The Director of Resources as Section 151 Officer gave a brief presentation on the Cabinet’s Interim Budget Proposals 2013/14 for consultation. The presentation outlined the budget assumptions, funding sources, the impact of the late settlement and areas of uncertainty in the MTFS.

He explained that the council had only been notified of the final government settlement on the Wednesday before the Friday 21st December Cabinet meeting.  The impact of the settlement had been assessed and a revised version of the budget summary in appendix 2 of the budget papers had been circulated at the meeting on 21 December. The settlement had been better than expected in 2013/14 but was significantly worse in 2014/15. Consequently there was still further work to be done in remodelling the MTFS following the late settlement.

The Cabinet Member Finance referred to the Bridging the Gap strategy set out in appendix 4 of the budget papers.  He gave some context to the budget challenges by highlighting that since February 2008 the Council's net budget had fallen by about two and a half million pounds in less than five years and if inflation was factored in, this was a fall of around 25%. Over the next four years this figure could rise to a 40% cut in core government support since 2008.

Longer term, the financial challenge was to bridge the projected funding gap over the period of the MTFS. This was why a detailed, quantified five-year strategy for cutting costs and maximising income and bridging the medium term funding gap was being developed as outlined in Appendix 4 of the report. Overall he felt the council had been successful to date in dealing with significant cuts in resources without cutting essential services and whilst holding down council tax and parking charges. However he warned next year's budget would be a far greater challenge.

The Director of Resources reported that the budget scrutiny working group had expressed some nervousness about the increased worth of efficiency savings yet to be identified in 2014/15 which took the savings required from £275,000 to approximately £624,000.  They had asked whether there was any opportunity to bring forward savings from future years.  He advised that this would be the biggest topic for the bridging the gap meeting later this month.

The Cabinet Member Finance explained that the way that the New Homes Bonus (NHB) was used had been rethought and last year it was accepted that it needed to be treated as a regular source of income so part of it was taken into the revenue budget. He indicated that the council would have to look carefully at the use of the NHS bonus going forward as the funding was cumulative and could be a way of making up the shortfall in government funding.
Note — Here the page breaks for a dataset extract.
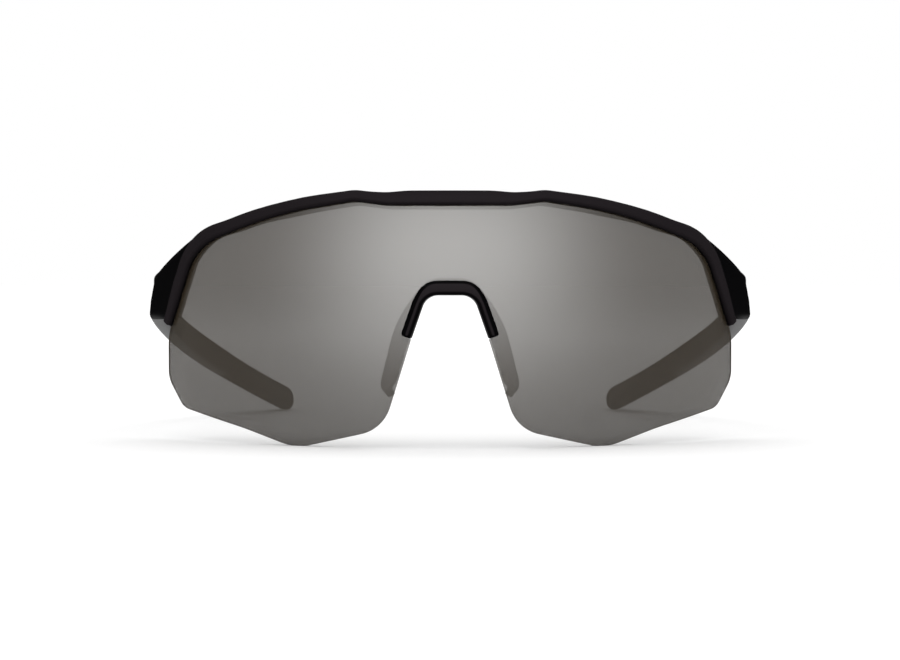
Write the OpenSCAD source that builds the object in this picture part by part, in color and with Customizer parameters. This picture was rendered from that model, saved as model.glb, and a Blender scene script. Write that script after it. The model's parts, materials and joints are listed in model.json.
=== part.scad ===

In response to a question, the Cabinet Member Finance advised that the colours highlighted in the bridging the gap summary were an indication of the current assessment of the level of deliverability of each of the savings.  Green indicating that the saving was almost there through to red indicating there was a lot more work to be done. The chair asked what contingency plans were in place if the savings highlighted in red, amounting to almost £800,000, failed to deliver. The Cabinet Member advised that the red savings were not necessarily difficult to deliver but simply that there was a lot more work to be done before they could be firmed up. For example, he was comfortable that the senior management team review could deliver that quantity of savings but it was not yet planned out how they would be achieved.

 

The following responses were given to additional questions from members?

 

  • Regarding the advantages of pooling business rates across the county, the Director of resources advised that they had been working with the other Gloucestershire authorities and the financial modelling supported pooling and appeared to demonstrate that it would be advantageous to Cheltenham Borough Council and more rates would be retained in Gloucestershire. However there were still one or two issues to be resolved and the final decision was due to be taken on 15 January.
  • The options for debt rescheduling to maximise investment income had largely been exhausted. Income from Icelandic Banks was coming in but the flow was unpredictable so consequently it was difficult to predict the levels of interest in the financial plans.
  • The Cabinet Member Finance advised that the council was adopting a carrot and stick approach to vacant properties. Although the council had the power to compulsory purchase vacant properties, the preferred strategy was that the new vacant property officer would engage with property owners and encourage them to get empty properties back into use. The target would be a reduction of 26 empty properties per year and he considered this would be a good rate of return for the investment in the new post and would in turn increase the amount received in the New Homes bonus.
  • The Cabinet Member Finance advised that the £20,000 saving in economic development would be achieved through a restructure rather than any cuts in the service. In terms of encouraging growth of new business in the town, one of the key objectives of the pooling of business rates was to set up an economic growth fund which could be used to stimulate growth at both county and local level. 
  • Asked whether the stated 1% freeze p.a in staff pay could be backed up by a guarantee that there would be no compulsory redundancies, the Cabinet Member Finance said that they were not in a position to give a guarantee however they would continue to work hard to avoid the need for any compulsory redundancies. He was pleased to advise that to date, staff savings had largely been achieved through natural wastage, voluntary redundancies or early retirement and ongoing management of vacancies.
  • Asked for an update on the potential savings from the accommodation strategy set out for 2015 to 2017, he advised that this was very much work in progress. The rationale for moving out of the Municipal Offices would become increasingly apparent as the core organisation continued to transfer staff out to shared or commissioned services.

 

In terms of recommendations regarding the budget, a member requested that a budget be allocated to ensure that all members of Planning Committee receive essential training and attendance is made compulsory. He considered this was an invest to save initiative considering the cost of appeals if decisions were made incorrectly.

 

The chair also requested that the Cabinet Member consider allocating a budget to support the overview and scrutiny process.

 

Resolved that the Cabinet Member Finance note these requests when finalising the budget proposals.